By Movieguide® Contributor

Paramount Global is looking to merge its streaming platform, Paramount+ — whether it’s with another streamer or a tech platform.

“Paramount Global leadership is having active discussions with other media and tech company executives to determine if a structure makes sense for both parties where Paramount+ can be merged with another streaming entity and potentially co-owned,” CNBC reported, adding that their sources asked not to be named, as the discussions are private and still ongoing. 

It’s rumored that Warner Bros. Discovery is the frontrunner in these talks, which would allow the platforms to compete with giants like Netflix and Disney+ (who have already merged with Hulu and ESPN). 

Paramount isn’t just looking to pair up with another streaming platform, though. At a recent employee town hall event, Chris McCarthy, one of Paramount’s three CEOs, explained that the company is looking into partnering with “a leading technology platform, which already has the full scale that we are trying to obtain.”

“This would allow us to focus a greater percent of our budget on the things we do best — that’s making hit content,” he said. 
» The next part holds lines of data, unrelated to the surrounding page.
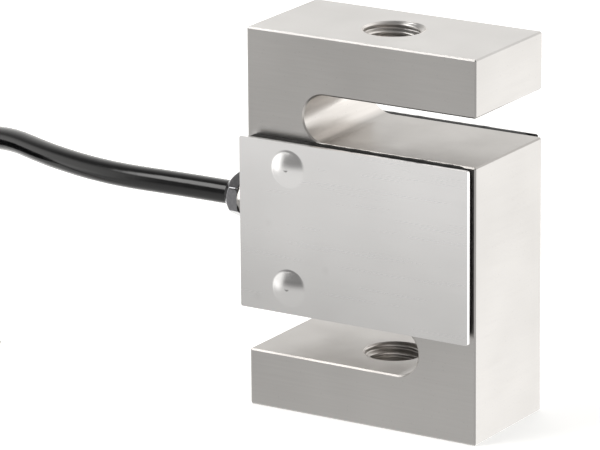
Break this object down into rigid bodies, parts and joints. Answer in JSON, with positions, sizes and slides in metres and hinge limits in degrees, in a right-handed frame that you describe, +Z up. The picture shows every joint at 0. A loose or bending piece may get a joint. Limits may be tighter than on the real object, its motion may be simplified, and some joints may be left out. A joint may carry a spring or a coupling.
{
  "type": "s type load cell",
  "caption": "S shaped steel load cell with threaded holes through both bars, round ended slots, cover sheets on black sealing beads and a gland with a long black cable.",
  "frame": {"origin": "centre of the bottom face, on the load axis through both threaded holes", "axes": "+Z up the load axis, +X to the open end of the upper slot, away from the cable, -Y to the front cover"},
  "size_m": [0.2861, 0.0483, 0.0762],
  "materials": {
    "nickel_plated_steel": "satin, finely milled",
    "cover_sheet": "satin sheet",
    "silicone_bead": "matt black",
    "circuit_board": "satin green",
    "gland_rubber": "matt black",
    "gland_metal": "nickel plated, turned",
    "cable_jacket": "glossy black",
    "crimp_brass": "satin",
    "shrink_sleeve": "satin black",
    "tie_strap": "satin black",
    "tinned_copper": "tinned",
    "insulation_red": "satin red",
    "insulation_white": "satin white",
    "insulation_green": "satin green",
    "insulation_black": "satin black",
    "screw_steel": "zinc plated",
    "gauge_foil": "amber polyimide",
    "resistor_ceramic": "glazed",
    "lead_enamel": "enamelled copper"
  },
  "bodies": {
    "root": {"back_cover": "cover_sheet", "back_seal": "silicone_bead", "board_links": "tinned_copper", "board_screw_back_lower": "screw_steel", "board_screw_back_upper": "screw_steel", "board_screw_front_lower": "screw_steel", "board_screw_front_upper": "screw_steel", "bridge_resistor": "resistor_ceramic", "cable": "cable_jacket", "cable_crimp": "crimp_brass", "cable_hank": "cable_jacket", "cable_inner_end": "cable_jacket", "cable_tail": "cable_jacket", "compensation_board": "circuit_board", "core_black": "insulation_black", "core_green": "insulation_green", "core_red": "insulation_red", "core_white": "insulation_white", "drain_wire": "tinned_copper", "end_sleeve": "shrink_sleeve", "front_cover": "cover_sheet", "front_seal": "silicone_bead", "gauge_leads_lower_left": "lead_enamel", "gauge_leads_lower_right": "lead_enamel", "gauge_leads_upper_left": "lead_enamel", "gauge_leads_upper_right": "lead_enamel", "gland_body": "gland_metal", "gland_nut": "gland_metal", "gland_seal": "gland_rubber", "gland_washer": "gland_rubber", "hank_tie_back": "tie_strap", "hank_tie_front": "tie_strap", "load_cell_body": "nickel_plated_steel", "span_resistor": "resistor_ceramic", "strain_gauge_lower_left": "gauge_foil", "strain_gauge_lower_right": "gauge_foil", "strain_gauge_upper_left": "gauge_foil", "strain_gauge_upper_right": "gauge_foil", "tail_black": "insulation_black", "tail_green": "insulation_green", "tail_red": "insulation_red", "tail_shield": "tinned_copper", "tail_white": "insulation_white", "wiring_board": "circuit_board", "zero_resistor": "resistor_ceramic"}
  },
  "joints": []
}
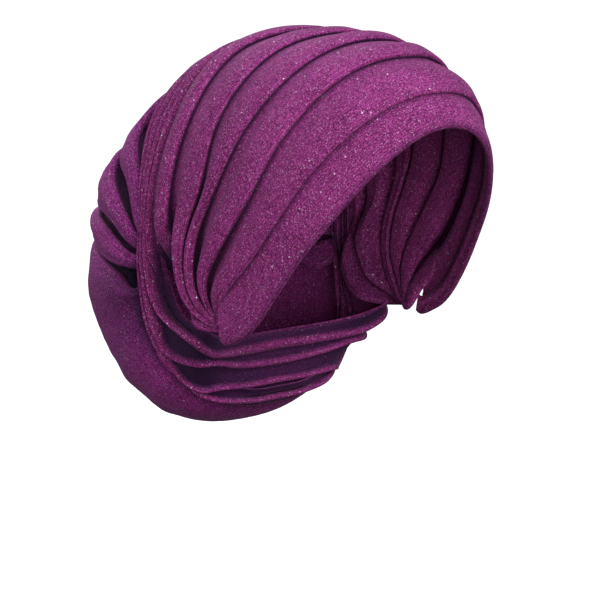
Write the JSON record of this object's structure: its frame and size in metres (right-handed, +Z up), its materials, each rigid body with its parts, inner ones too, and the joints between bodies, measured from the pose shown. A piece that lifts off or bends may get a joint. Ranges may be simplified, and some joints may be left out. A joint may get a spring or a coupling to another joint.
{
  "type": "pleated head tie",
  "caption": "Pre-tied head tie in glitter knit: smooth front band with ear tabs, pleats fanning over the crown, gathered strands round the nape and a slouchy bag behind.",
  "frame": {"origin": "head_seat: midway between the wearer's ears, inside the head tie, where a head holds it", "axes": "+Z up toward the crown, -Y toward the wearer's face, +X toward the wearer's left"},
  "size_m": [0.171, 0.2852, 0.2487],
  "materials": {
    "band_cloth": "plum glitter knit, fine ribs along the band, turned hem",
    "crown_cloth": "plum glitter knit, fine ribs along the pleats",
    "bundle_cloth": "plum glitter knit gathered into narrow strands",
    "bag_cloth": "dark plum glitter knit, slack"
  },
  "bodies": {
    "root": {"front_band": "band_cloth", "pleated_crown": "crown_cloth", "gathered_bundle": "bundle_cloth", "slouch_bag": "bag_cloth"}
  },
  "joints": []
}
McCarthy continued, “The great news is there is tremendous interest in partnering with us across both of these strategic options, given the strength of our content, the volume of our hits, and our industry-leading track record.”

IAC, helmed by Barry Diller, is reportedly looking into such a partnership. CNBC reported that Diller signed an NDA prior to any discussions and is looking into pursuing “a controlling stake in Paramount.”

Movieguide® previously reported on Paramount’s search for a partner:

Following the breakdown of Paramount’s merger with Skydance, the company’s stock fell below $10 for the first time since Viacom and CBS merged in December 2019.

After months of talks about a deal with Skydance, Shari Redstone, Paramount’s controlling shareholder, withdrew the company’s option to merge with Skydance despite few options elsewhere.

“Without a deal the public now owns a company with: 125% of its EBITDA (earnings before interest, taxes, depreciation, and amortization) coming from the shrinking linear TV business, and the majority of that form general entertainment cable networks; a new 3-person office of the CEO; another round of cost-cutting coming; a likely change to its streaming strategy; and employee base that has already endured 6 months of uncertainty; little appeal for most agents and producers to bring their best material to; a possible rift with the co-producer of its tent-pole films, leverage over 4x and likely to creep up,” said Alan Gould of Loop Capital in a report.

“We assume PARA intensifies its focus to generate cash. At the annual meeting the tri-CEOs announced a $500 million cost-cutting initiative,” he continued. “They will try to find a partner for the streaming business which lost $4.5 billion over the past three years and is projected to lose another $0.9 billion this year.”

The company is still courting deals from Sony, Peacock and Warner Bros. Discovery. However, none of these mergers are currently under serious consideration.